Several solutions offer a POSIX interface layered over an underlying S3 storage bucket. These can be included alongside native file-system support that can also be hosted on EC2.
Although EC2 offers both physical systems and virtual systems within the Elastic Cloud, it is most likely customers will opt for a virtualized environment. There is also a choice in EC2 between spot pricing of an EC2, and deployed virtual instances. We focus here on the attribute and results achieved with the deployed virtual instance model. These are represented by instances that are tested in one availability zone and one placement group.

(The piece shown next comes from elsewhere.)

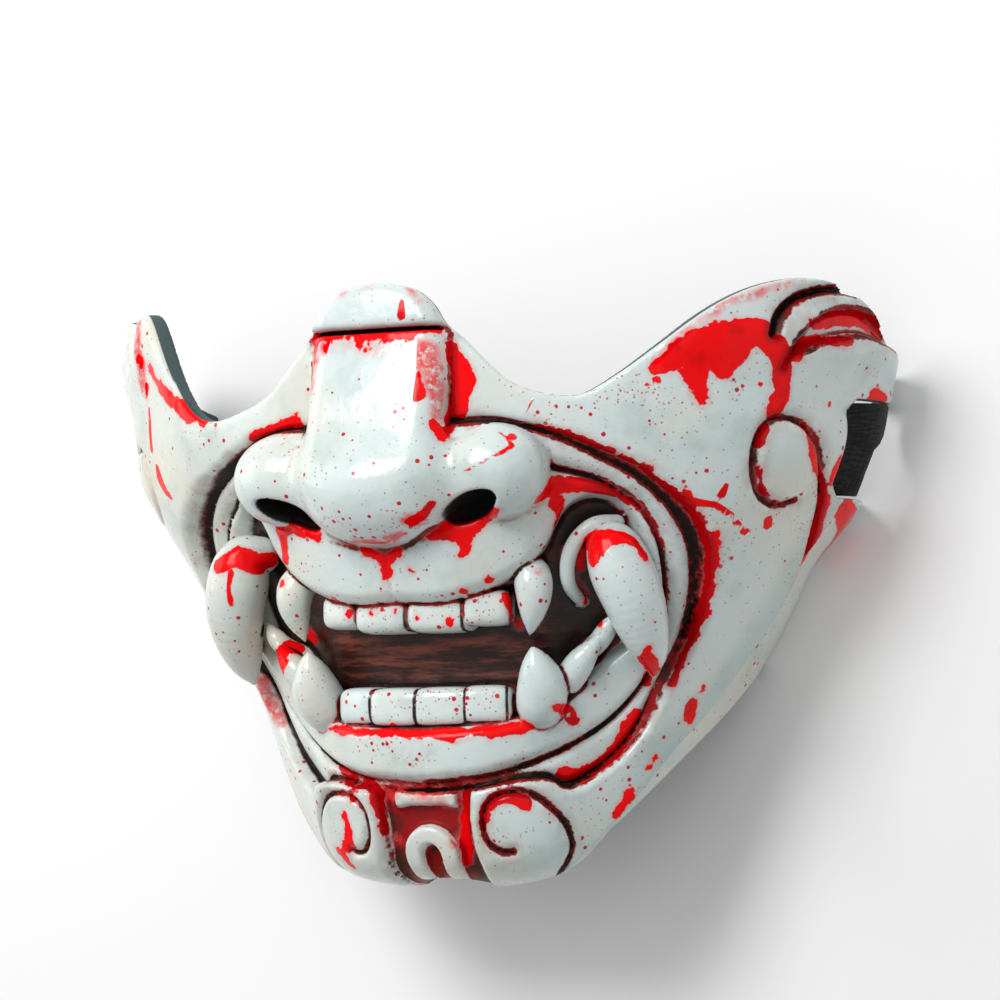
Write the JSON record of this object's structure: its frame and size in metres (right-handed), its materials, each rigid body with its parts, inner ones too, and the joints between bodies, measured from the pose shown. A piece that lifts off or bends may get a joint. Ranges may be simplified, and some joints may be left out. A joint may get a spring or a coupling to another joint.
{
  "type": "demon half mask",
  "caption": "Cast resin demon half mask for the lower face, with a broad nose, bared teeth, curved tusks and strap ends at the sides.",
  "frame": {"origin": "centre of the bounding box in X and Y, on the plane that the mask lies on", "axes": "+X across the face towards the wearer's left, +Y from the chin up to the brow, +Z out of the face through the nose"},
  "size_m": [0.1972, 0.1374, 0.0942],
  "materials": {
    "resin": "glossy cool off-white with red stains and dark wash in the grooves",
    "webbing": "black woven strap",
    "steel": "bright rivet head"
  },
  "bodies": {
    "root": {"mask_shell": "resin", "strap_tab_left": "webbing", "strap_tab_right": "webbing", "rivet_left": "steel", "rivet_right": "steel"}
  },
  "joints": []
}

A placement group is a logical grouping of instances within a single availability zone. Nodes in a placement group should gain better network latency figures when compared to nodes scattered anywhere within an availability zone. Think of this as placement subnets or racks with a data center, as opposed to the datacenter itself. All of our tests use one placement group, unless otherwise stated.
Kdb+ is supported on most mainstream Linux distributions, and by extension we support standard Linux distributions deployed under the AWS model.
Testing within this report was carried out typically on CentOS 7.3 or 7.4 distributions, but all other mainstream Linux distributions are expected to work equally well, with no noticeable performance differences seen in spot testing on RHEL, Ubuntu and SuSe running on EC2.
Does kdb+ work in the same way under EC2?¶
Yes – mostly.
When porting or hosting the HDB data to EC2, we expect our customers to:
Use one of the many POSIX-based file systems solutions available under EC2.
Use (partly or fully) the lower-cost object storage via a POSIX or POSIX-like access method.
Not store the historical data on Hadoop HDFS file systems.
If kdb+ runs alongside one of the solutions reviewed here, your HDB will function identically to any internally-hosted, bare-metal system. You can use this report as input to determine the performance and the relative costs for an HDB solution on EC2.